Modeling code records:
-- begin --

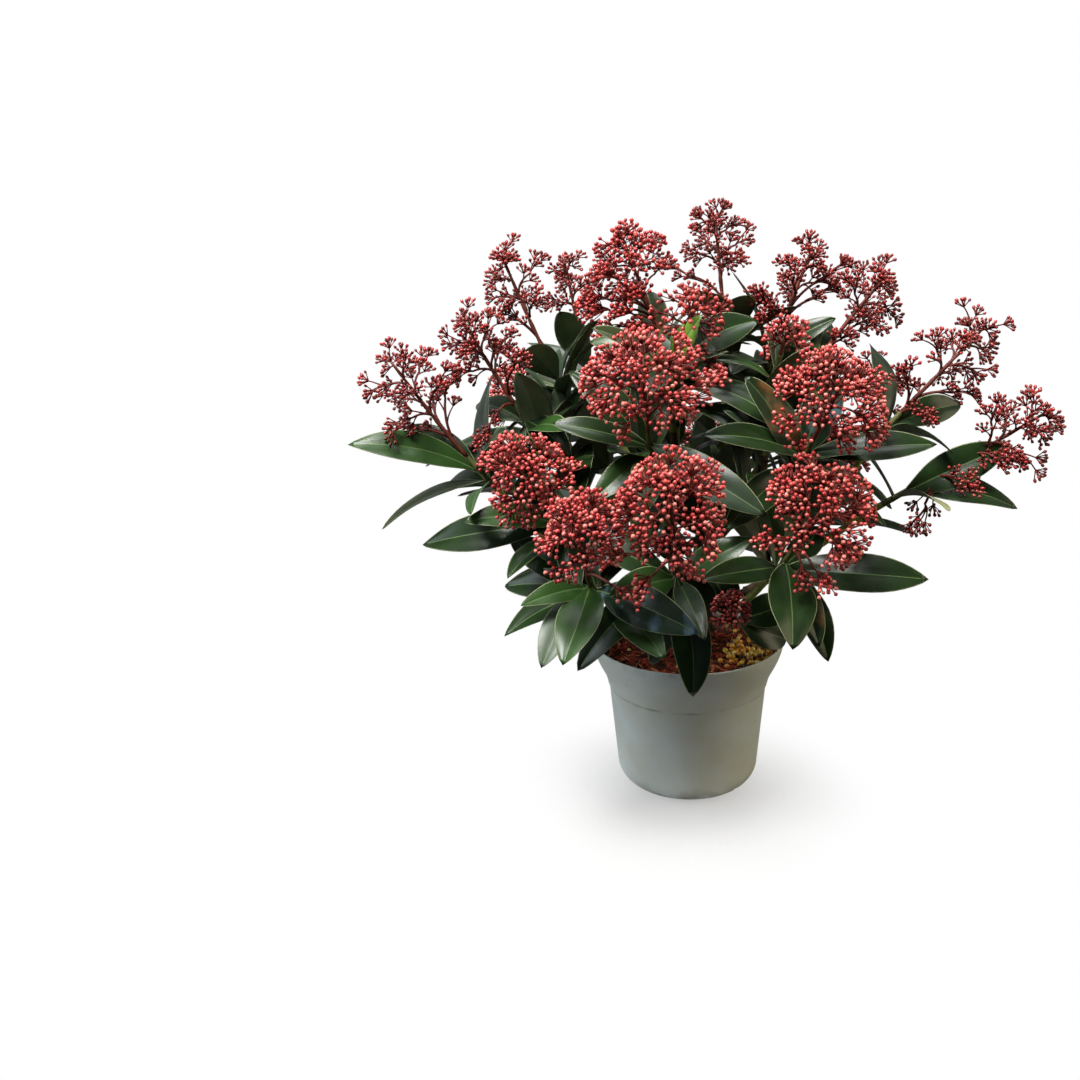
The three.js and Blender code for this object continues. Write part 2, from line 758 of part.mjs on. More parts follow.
for (const bough of boughs.values()) grown.get(bough.shoot.name).push(growStem(bough));

for (const shoot of SHOOTS) {
  for (const { root, centre, outward, radius } of clusterPlaces(shoot)) {
    const tries = HEAD.tries.map((size) => clusterSolid(root, centre, outward, size * radius));
    const fit = tries.find((solid) => isClear(solid, shoot.name));
    if (fit) grown.get(shoot.name).push(fit);
  }
}

function growLeaf(shoot, place) {
  const across = new THREE.Vector3().crossVectors(place.direction, place.faceTo).normalize();
  for (const [swing, lift, size] of LEAF.tries) {
    const direction = place.direction.clone();
    direction.applyAxisAngle(across, THREE.MathUtils.degToRad(lift));
    direction.applyAxisAngle(UP, THREE.MathUtils.degToRad(swing));
    const solid = leafSolid(place.base, direction, size * place.length, place.width, place.faceTo);
    if (isClear(solid, shoot.name)) {
      grown.get(shoot.name).push(solid);
      return;
    }
  }
}

const whorls = SHOOTS.map((shoot) => [shoot, leafPlaces(shoot, boughs.get(shoot.name).arrive)]);
for (const [shoot, places] of whorls) {
  for (const place of places.slice(0, shoot.leaves.length)) growLeaf(shoot, place);
}
for (const [shoot, places] of whorls) {
  for (const place of places.slice(shoot.leaves.length)) growLeaf(shoot, place);
}

// ---------- the assembly ----------

const MATERIALS = {
  pot: new THREE.MeshStandardMaterial({ color: 0x8f9a9c, roughness: 0.55, metalness: 0 }),
  soil: new THREE.MeshStandardMaterial({ color: 0x3a2218, roughness: 0.95, metalness: 0 }),
  bark: new THREE.MeshStandardMaterial({ color: 0x5b4a35, roughness: 0.85, metalness: 0 }),
  shoot: new THREE.MeshStandardMaterial({ color: 0x2f4a2a, roughness: 0.45, metalness: 0 }),
};

function named(name, solid, material) {
  const mesh = new THREE.Mesh(geometryOf(solid), material.clone());
  mesh.name = name;
  return mesh;
}

const plant = new THREE.Group();
plant.add(named("pot", limbs[0], MATERIALS.pot));
plant.add(named("root_ball", limbs[1], MATERIALS.soil));
plant.add(named("trunk", trunk, MATERIALS.bark));
for (const [name, { solid }] of boughs) plant.add(named(`bough_${name}`, solid, MATERIALS.bark));
for (const [name, pieces] of grown) {
  const whole = outerSkin(wasm.Manifold.union(pieces).asOriginal().simplify(SMOOTHING));
  plant.add(named(`shoot_${name}`, whole, MATERIALS.shoot));
}

export default plant;
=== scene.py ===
# A skimmia in its nursery pot. A short trunk forks into boughs, every bough ends in
# a whorl of leathery leaves, and above the leaves stands a branching head of buds.
import json
import math
from collections import namedtuple
from functools import lru_cache

import bmesh
import bpy
import numpy as np
from mathutils import Matrix, Vector, noise

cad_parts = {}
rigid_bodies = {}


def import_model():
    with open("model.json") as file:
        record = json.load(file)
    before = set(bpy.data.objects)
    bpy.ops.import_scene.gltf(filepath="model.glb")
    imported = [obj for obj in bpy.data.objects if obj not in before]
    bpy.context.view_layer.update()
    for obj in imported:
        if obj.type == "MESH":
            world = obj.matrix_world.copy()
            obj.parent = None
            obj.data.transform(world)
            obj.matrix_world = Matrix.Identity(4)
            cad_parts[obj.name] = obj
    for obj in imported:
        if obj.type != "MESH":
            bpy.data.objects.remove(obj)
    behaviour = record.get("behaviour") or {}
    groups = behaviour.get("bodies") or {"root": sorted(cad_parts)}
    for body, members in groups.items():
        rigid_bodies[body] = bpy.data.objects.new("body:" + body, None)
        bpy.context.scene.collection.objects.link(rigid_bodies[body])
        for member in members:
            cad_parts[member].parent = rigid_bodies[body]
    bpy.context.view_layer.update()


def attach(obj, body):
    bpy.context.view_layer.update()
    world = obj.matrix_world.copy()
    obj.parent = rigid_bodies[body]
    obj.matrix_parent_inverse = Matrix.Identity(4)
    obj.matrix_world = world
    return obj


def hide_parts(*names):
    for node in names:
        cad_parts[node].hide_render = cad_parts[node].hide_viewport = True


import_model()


# ---------- the camera ----------
# It stands under a metre in front of the pot, a little above the plant, looks down
# on it, and is turned to the left so that the plant fills the right of the picture.

CAMERA_PLACE = (0, -0.780, 0.437)
CAMERA_PITCH = 0.3263
CAMERA_TURN = 0.11895


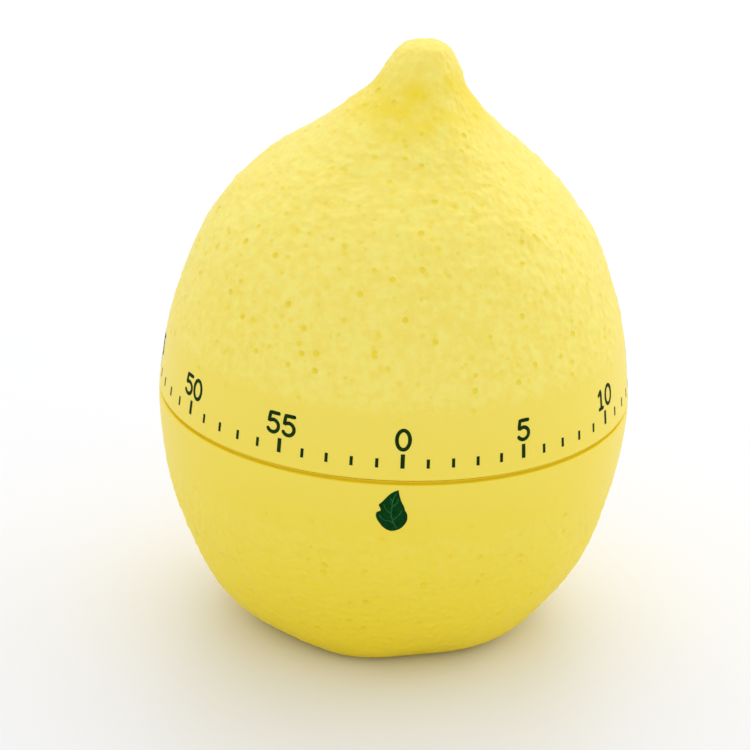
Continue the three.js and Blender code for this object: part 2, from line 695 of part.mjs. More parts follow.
function hammerArm() {
  return cut(
    join(rod(trainArbor + 0.8, hammerArmBottom, hammerArmThickness, hammerAxis, 12),
      bar(hammerAxis, headAxis, 1.1, hammerArmBottom, hammerArmThickness),
      rod(1.2, hammerArmBottom, hammerArmThickness, headAxis, 12)),
    rod(trainArbor + seat, hammerArmBottom - 1, 3, hammerAxis, 10),
    rod(0.65, hammerArmBottom - 1, 3, headAxis, 10),
  );
}

function hammerHead() {
  const neckTop = hammerArmBottom + hammerArmThickness + 0.25;
  const shoulder = hammerArmBottom - seat;
  return turn([[0, headBottom], [hammerHeadRadius * 0.8, headBottom], [hammerHeadRadius, headBottom + 0.3],
    [hammerHeadRadius, shoulder - 0.2], [hammerHeadRadius * 0.85, shoulder], [0.5, shoulder], [0.5, neckTop],
    [0, neckTop]], 12);
}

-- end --

**Aim of the exercise**
Write out each line exactly as it appears, from the line with "const plant = new THREE.Group();" up to and including the line with "cad_parts[obj.name] = obj".

**Full solution**
const plant = new THREE.Group();
plant.add(named("pot", limbs[0], MATERIALS.pot));
plant.add(named("root_ball", limbs[1], MATERIALS.soil));
plant.add(named("trunk", trunk, MATERIALS.bark));
for (const [name, { solid }] of boughs) plant.add(named(`bough_${name}`, solid, MATERIALS.bark));
for (const [name, pieces] of grown) {
  const whole = outerSkin(wasm.Manifold.union(pieces).asOriginal().simplify(SMOOTHING));
  plant.add(named(`shoot_${name}`, whole, MATERIALS.shoot));
}

export default plant;
=== scene.py ===
# A skimmia in its nursery pot. A short trunk forks into boughs, every bough ends in
# a whorl of leathery leaves, and above the leaves stands a branching head of buds.
import json
import math
from collections import namedtuple
from functools import lru_cache

import bmesh
import bpy
import numpy as np
from mathutils import Matrix, Vector, noise

cad_parts = {}
rigid_bodies = {}


def import_model():
    with open("model.json") as file:
        record = json.load(file)
    before = set(bpy.data.objects)
    bpy.ops.import_scene.gltf(filepath="model.glb")
    imported = [obj for obj in bpy.data.objects if obj not in before]
    bpy.context.view_layer.update()
    for obj in imported:
        if obj.type == "MESH":
            world = obj.matrix_world.copy()
            obj.parent = None
            obj.data.transform(world)
            obj.matrix_world = Matrix.Identity(4)
            cad_parts[obj.name] = obj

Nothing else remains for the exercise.